-- START OF Supplied data --

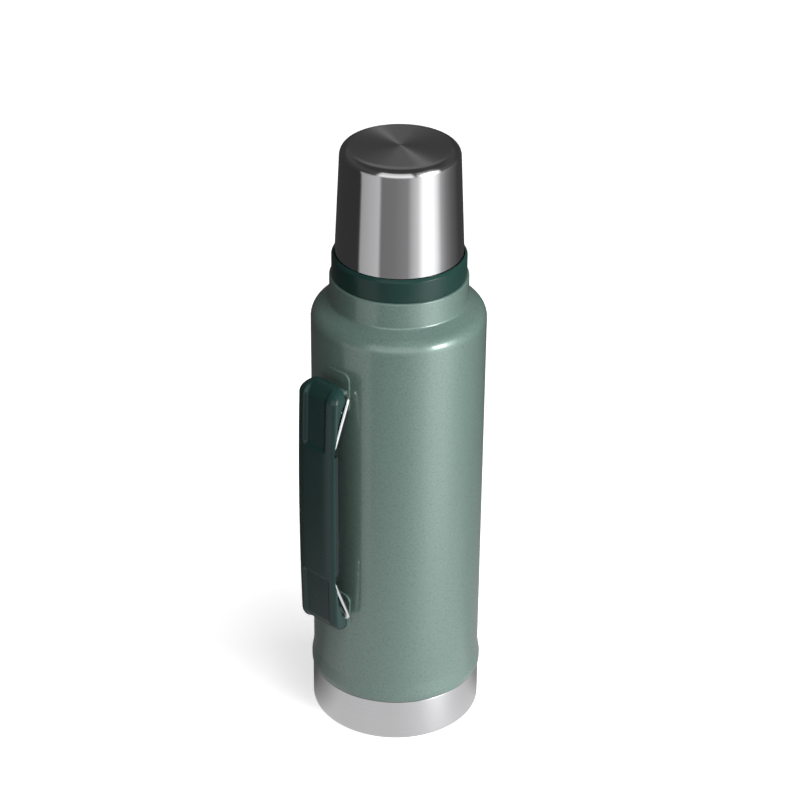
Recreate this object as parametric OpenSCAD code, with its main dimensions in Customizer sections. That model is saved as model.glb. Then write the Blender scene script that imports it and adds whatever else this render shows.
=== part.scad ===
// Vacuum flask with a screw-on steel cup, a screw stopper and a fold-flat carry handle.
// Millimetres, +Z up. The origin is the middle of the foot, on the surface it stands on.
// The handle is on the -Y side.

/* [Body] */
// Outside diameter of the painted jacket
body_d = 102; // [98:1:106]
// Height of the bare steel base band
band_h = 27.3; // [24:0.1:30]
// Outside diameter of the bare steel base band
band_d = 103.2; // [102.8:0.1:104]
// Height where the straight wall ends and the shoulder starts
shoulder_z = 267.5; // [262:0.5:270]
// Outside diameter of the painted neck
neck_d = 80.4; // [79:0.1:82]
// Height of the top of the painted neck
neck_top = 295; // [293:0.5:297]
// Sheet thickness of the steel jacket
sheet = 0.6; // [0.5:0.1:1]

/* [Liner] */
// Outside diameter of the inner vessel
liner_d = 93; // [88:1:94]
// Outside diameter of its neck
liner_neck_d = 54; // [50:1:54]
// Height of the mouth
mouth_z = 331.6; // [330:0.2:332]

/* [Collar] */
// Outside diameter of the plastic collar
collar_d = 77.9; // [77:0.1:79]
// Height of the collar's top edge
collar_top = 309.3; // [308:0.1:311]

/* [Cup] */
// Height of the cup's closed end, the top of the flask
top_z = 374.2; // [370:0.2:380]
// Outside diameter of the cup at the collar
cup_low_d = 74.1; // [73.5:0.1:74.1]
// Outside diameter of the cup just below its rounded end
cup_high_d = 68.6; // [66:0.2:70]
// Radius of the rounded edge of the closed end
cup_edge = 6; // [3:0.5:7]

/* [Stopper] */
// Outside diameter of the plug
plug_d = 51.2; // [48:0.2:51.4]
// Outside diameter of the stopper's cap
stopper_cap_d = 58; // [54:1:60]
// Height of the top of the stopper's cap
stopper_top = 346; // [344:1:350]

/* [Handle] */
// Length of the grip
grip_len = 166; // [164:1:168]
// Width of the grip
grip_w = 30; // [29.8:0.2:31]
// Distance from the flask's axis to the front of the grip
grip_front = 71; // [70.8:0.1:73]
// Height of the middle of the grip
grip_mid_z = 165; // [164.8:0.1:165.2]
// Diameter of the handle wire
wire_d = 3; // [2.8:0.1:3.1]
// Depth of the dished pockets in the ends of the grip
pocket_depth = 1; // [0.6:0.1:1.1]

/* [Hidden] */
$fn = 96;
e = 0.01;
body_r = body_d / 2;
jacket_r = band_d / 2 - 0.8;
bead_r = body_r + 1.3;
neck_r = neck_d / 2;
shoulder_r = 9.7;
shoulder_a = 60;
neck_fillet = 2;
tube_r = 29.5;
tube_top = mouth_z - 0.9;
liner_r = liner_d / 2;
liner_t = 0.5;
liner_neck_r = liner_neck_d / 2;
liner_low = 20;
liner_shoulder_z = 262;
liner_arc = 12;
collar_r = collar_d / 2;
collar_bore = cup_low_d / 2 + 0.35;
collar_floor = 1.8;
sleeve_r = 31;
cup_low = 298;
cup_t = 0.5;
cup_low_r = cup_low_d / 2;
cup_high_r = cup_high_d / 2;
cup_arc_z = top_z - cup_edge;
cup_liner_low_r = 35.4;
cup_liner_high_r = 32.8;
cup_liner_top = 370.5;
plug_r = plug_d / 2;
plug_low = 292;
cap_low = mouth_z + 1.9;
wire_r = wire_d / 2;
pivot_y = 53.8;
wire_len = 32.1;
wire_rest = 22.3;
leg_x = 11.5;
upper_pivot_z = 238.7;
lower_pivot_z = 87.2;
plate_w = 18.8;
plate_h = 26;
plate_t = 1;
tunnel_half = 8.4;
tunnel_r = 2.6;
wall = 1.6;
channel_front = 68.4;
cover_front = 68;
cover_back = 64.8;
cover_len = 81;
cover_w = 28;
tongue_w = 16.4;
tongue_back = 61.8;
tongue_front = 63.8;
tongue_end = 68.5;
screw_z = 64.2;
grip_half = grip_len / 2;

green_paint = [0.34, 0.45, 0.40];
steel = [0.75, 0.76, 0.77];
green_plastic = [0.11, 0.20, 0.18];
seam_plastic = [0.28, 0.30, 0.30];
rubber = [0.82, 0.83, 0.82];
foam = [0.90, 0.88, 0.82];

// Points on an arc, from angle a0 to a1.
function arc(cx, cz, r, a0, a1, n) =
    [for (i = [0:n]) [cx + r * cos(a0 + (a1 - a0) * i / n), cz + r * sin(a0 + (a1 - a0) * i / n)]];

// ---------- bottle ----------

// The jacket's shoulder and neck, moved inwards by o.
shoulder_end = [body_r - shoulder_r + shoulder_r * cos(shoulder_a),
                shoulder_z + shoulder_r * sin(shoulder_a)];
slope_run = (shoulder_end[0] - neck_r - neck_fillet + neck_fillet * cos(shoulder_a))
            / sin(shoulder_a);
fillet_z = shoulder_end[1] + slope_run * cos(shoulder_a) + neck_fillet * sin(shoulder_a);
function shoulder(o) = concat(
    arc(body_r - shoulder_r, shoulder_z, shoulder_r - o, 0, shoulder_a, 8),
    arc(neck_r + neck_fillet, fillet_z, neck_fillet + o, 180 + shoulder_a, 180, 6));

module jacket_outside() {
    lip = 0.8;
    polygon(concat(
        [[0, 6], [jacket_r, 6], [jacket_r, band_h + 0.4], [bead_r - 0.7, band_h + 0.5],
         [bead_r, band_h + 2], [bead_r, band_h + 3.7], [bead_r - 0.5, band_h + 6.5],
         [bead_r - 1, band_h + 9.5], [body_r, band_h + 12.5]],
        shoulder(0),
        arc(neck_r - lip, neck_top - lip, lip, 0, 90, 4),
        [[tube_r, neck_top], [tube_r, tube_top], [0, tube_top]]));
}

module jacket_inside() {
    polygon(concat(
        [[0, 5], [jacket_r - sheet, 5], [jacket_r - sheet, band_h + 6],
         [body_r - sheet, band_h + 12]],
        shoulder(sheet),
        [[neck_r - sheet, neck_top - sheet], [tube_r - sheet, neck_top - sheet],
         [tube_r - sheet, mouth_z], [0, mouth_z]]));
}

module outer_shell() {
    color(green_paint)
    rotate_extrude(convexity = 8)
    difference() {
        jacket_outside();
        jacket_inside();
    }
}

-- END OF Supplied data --

• **To do**
Everything from the first line above through the line that contains "the -Y side." should be duplicated exactly, please, and nothing beyond it.

• **Finished exercise**
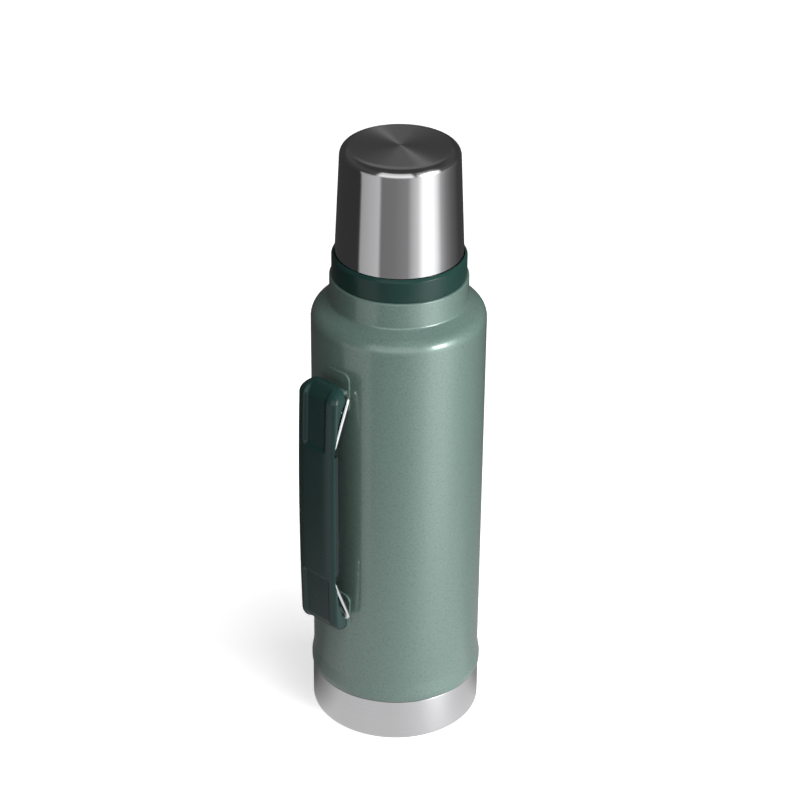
Recreate this object as parametric OpenSCAD code, with its main dimensions in Customizer sections. That model is saved as model.glb. Then write the Blender scene script that imports it and adds whatever else this render shows.
=== part.scad ===
// Vacuum flask with a screw-on steel cup, a screw stopper and a fold-flat carry handle.
// Millimetres, +Z up. The origin is the middle of the foot, on the surface it stands on.
// The handle is on the -Y side.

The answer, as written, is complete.